As of mid January 2007, SSA has received applications from almost 6.1 million beneficiaries, of which almost 1 million were unnecessary, because either the applicants were automatically eligible or because they had filed more than one application. We have made over 5.9 million determinations on the eligibility for “extra help” and have now found more than 2.3 million of these individuals eligible.
Generally, SSA continues to receive between 30,000 – 40,000 applications for “extra help” every week – almost 600 thousand since the beginning of the fiscal year. This continued level of interest from beneficiaries – this unexpectedly high amount of applications received more than one year beyond the program's launch – tells us our outreach campaign is working.

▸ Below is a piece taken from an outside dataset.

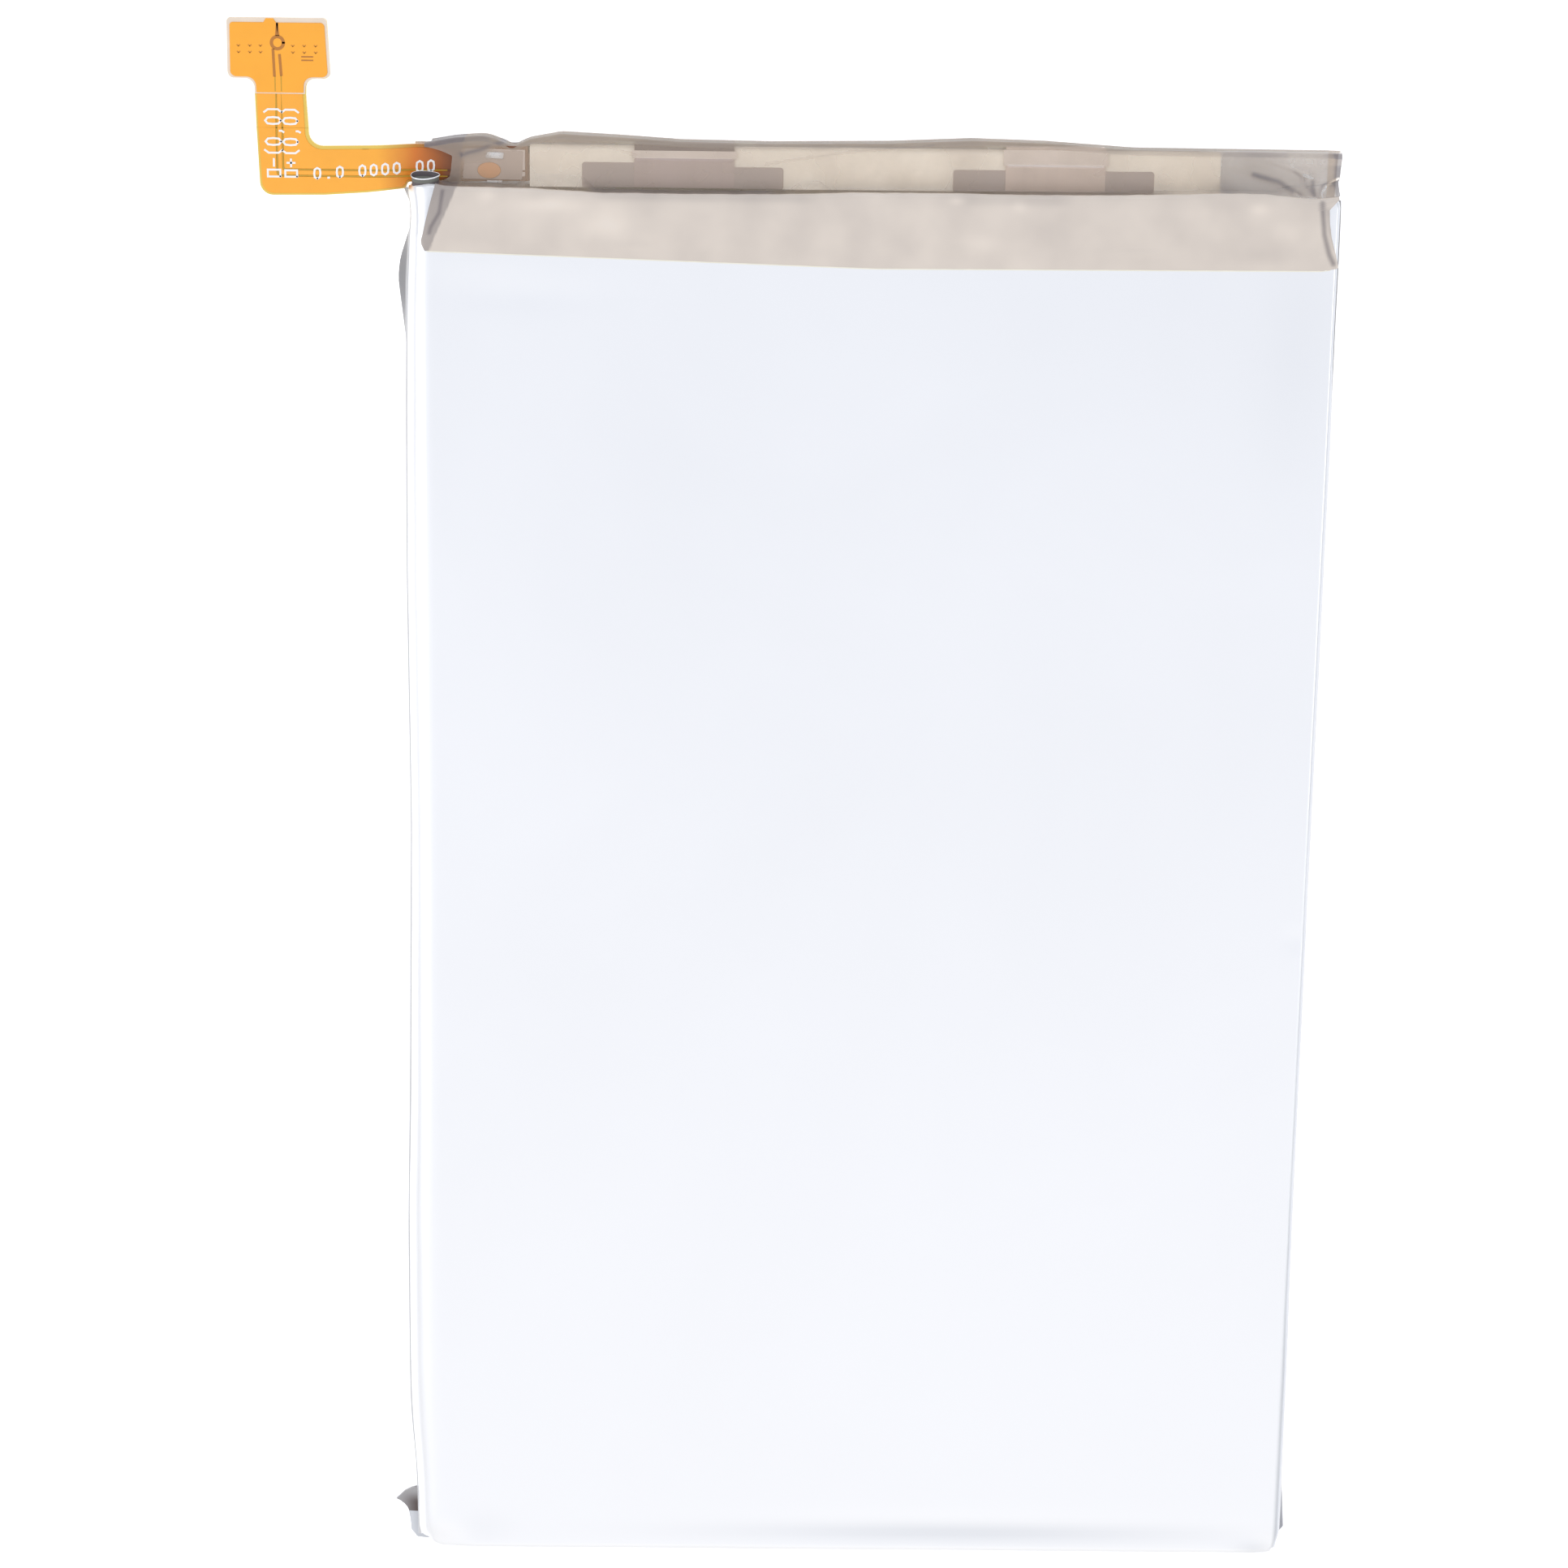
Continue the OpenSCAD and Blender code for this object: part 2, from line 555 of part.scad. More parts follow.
module connector_anchor_shapes() for (s = [-1, 1]) translate([head_x + s * (conn_l / 2 - 0.06), conn_y, 0])
    box([-0.06, -0.6, conn_top - connector_h + 0.1], [0.06, 0.6, conn_top]);
module connector_anchors() color([0.80, 0.80, 0.80]) connector_anchor_shapes();

// ---------- what is drawn ----------

pouch_front_sheet();
pouch_back_sheet();
anode_foil();
cathode_foil();
inner_separator();
outer_separator();
roll_end_tape();
tab_insulation_tapes();
positive_tab();
negative_tab();
positive_tab_film();
negative_tab_film();
terrace_pad();
circuit_board();
positive_weld_plate();
negative_weld_plate();
insulation_paper();
mosfet();
protection_ic();
sense_resistor();
thermal_fuse();
thermistor();
chip_capacitors();
chip_resistors();
flex_solder_joints();
wrap_tape();
rear_label();
flex_root_base();
flex_root_copper();
flex_root_coverlay();
flex_tail_base();
flex_tail_copper();
flex_tail_coverlay();
flex_head_base();
flex_head_copper();
flex_head_coverlay();
head_stiffener();
connector_housing();
connector_power_contacts();
connector_signal_contacts();
connector_anchors();
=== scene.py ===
import math

import bmesh
import bpy
import numpy as np
from mathutils import Euler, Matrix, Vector, noise


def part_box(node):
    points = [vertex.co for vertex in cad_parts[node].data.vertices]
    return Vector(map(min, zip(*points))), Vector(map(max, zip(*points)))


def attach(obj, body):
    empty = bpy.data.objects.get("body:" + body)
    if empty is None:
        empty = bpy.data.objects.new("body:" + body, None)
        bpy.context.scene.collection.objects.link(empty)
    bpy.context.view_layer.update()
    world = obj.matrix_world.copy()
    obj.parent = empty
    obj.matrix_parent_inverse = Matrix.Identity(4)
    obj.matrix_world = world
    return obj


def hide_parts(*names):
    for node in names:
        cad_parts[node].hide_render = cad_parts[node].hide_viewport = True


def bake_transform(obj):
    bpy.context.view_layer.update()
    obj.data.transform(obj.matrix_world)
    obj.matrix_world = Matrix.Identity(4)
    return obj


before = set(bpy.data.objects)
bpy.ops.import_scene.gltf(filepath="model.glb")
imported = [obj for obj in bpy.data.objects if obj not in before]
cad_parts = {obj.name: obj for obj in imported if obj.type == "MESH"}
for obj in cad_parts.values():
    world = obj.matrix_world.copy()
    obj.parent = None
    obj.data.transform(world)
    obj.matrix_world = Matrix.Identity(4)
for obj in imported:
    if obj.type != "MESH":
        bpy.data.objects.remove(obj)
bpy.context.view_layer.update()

# Every length below is in millimetres in the part's own frame. Meshes are scaled to metres as they are made.
MM = 0.001


# ---------------------------------------------------------------- numbers and curves


def cad(name):
    """A CAD node's lowest and highest corners, in millimetres."""
    lo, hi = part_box(name)
    return lo / MM, hi / MM


def smooth(t):
    """Eases from 0 to 1 as t goes from 0 to 1."""
    t = np.clip(t, 0.0, 1.0)
    return t * t * (3 - 2 * t)


def hump(x, y, cx, cy, wx, wy):
    """A soft round hump of height 1 at (cx, cy)."""
    return np.exp(-(((x - cx) / wx) ** 2 + ((y - cy) / wy) ** 2))


def wander(values, seed, scale):
    """Smooth random numbers, about -1 to 1, along a list of places."""
    places = [Vector((v / scale, seed * 7.31, seed * 1.7)) for v in np.atleast_1d(values)]
    return np.array([noise.noise(p) for p in places]) * 1.6


def field(x, y, seed, scale):
    """Smooth random numbers, about -1 to 1, over a grid of places."""
    places = zip(np.ravel(x), np.ravel(y))
    values = [noise.noise(Vector((a / scale, b / scale, seed * 3.77))) for a, b in places]
    return np.array(values).reshape(np.shape(x)) * 1.6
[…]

While SSA has no direct role in assisting individuals in either selecting or enrolling in PDPs, we have provided instructions to the field offices on how to make sure those with questions on the new Medicare prescription drug coverage are directed to the resources they need. In some cases this means our employees will simply refer the questioner to 1-800-MEDICARE, or to the beneficiary's PDP provider, but in other cases it means making a personal call to state coordinators, reprinting and faxing award notices, and even making emergency calls to CMS Regional Offices.
SSA employees across the country are continuing to promote this valuable benefit. Our job is not completed, and we continue to look for more ways to reach those eligible for the “extra help” program.
In conclusion, I want to express my personal thanks, to this Committee for your continuing support for the Agency. As you know, SSA is operating under a continuing resolution, with funding levels significantly below the President's request. Moreover, the separate funding pool that the Congress authorized under MMA during the prescription drug program's start-up period no longer exists.
This situation means that “extra help” outreach has to be handled along with all of SSA's other vital workloads – such as the taking of retirement and disability claims. However, I can tell you from my own experience, that the dedicated employees of SSA will continue to do our very best, not only in administering the low-income subsidy and premium withholding for the Medicare prescription drug program, but also in providing our very important traditional services to the American public.
We look forward to our continued dialogue with organizations, advocacy groups, and of course, this Committee, as we progress with “extra help” program efforts.
Thank you and I will be glad to answer any questions you may have.